On 7 October 1987 the Commission decided to bring the
application to the notice of the respondent Government and to adjourn
On 20 September 1988 the agent of the respondent Government
informed the Commission that the applicant had been killed on 25 January
1988. Requests to the applicant’s lawyer on 6 October 1988 and 18
December 1990 as to whether the application should be continued and,
if so, who were the next of kin, remained unanswered.
REASONS FOR THE DECISION
The applicant complained of his arrest and detention under
Section 11 of the Northern Ireland (Emergency Provisions) Act 1978.
The Commission recalls that the successor of a deceased
applicant cannot claim a general right that the examination of an
application be continued by the Commission (cf.

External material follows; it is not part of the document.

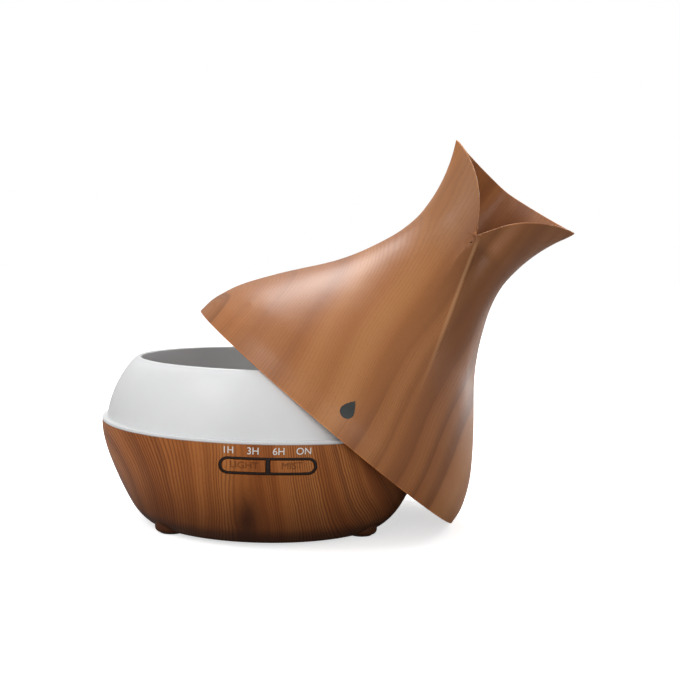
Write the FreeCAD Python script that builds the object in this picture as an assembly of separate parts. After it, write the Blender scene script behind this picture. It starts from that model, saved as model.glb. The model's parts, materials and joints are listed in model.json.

No. 8261/77, Kofler v.
Italy, Comm. Rep. 9.10.82, D.R. 30 p. 5). The essential point is
whether, bearing in mind the nature of the particular application, the
successor can be considered as having a sufficient interest to justify
the further examination of the application on his or her behalf.
In the present case, there has been no reply to questions as
to whether the application should be continued. The Commission notes
that the complaint related to the applicant’s detention from 21 to 22
October 1986. Such an application is intimately linked to the person
of the deceased applicant. Even if a successor had been presented,
such successor could not have claimed a sufficient legal interest in
the circumstances of the present case to justify further examination.
The Commission concludes therefore that it is no longer
justified to continue the examination of this application, within the
meaning of Article 30 para. 1 (c) of the Convention. It further
considers that respect for Human Rights as defined in the Convention
does not require the continuation of the examination.
For these reasons, the Commission unanimously
DECIDES TO STRIKE THE APPLICATION OFF ITS LIST OF CASES.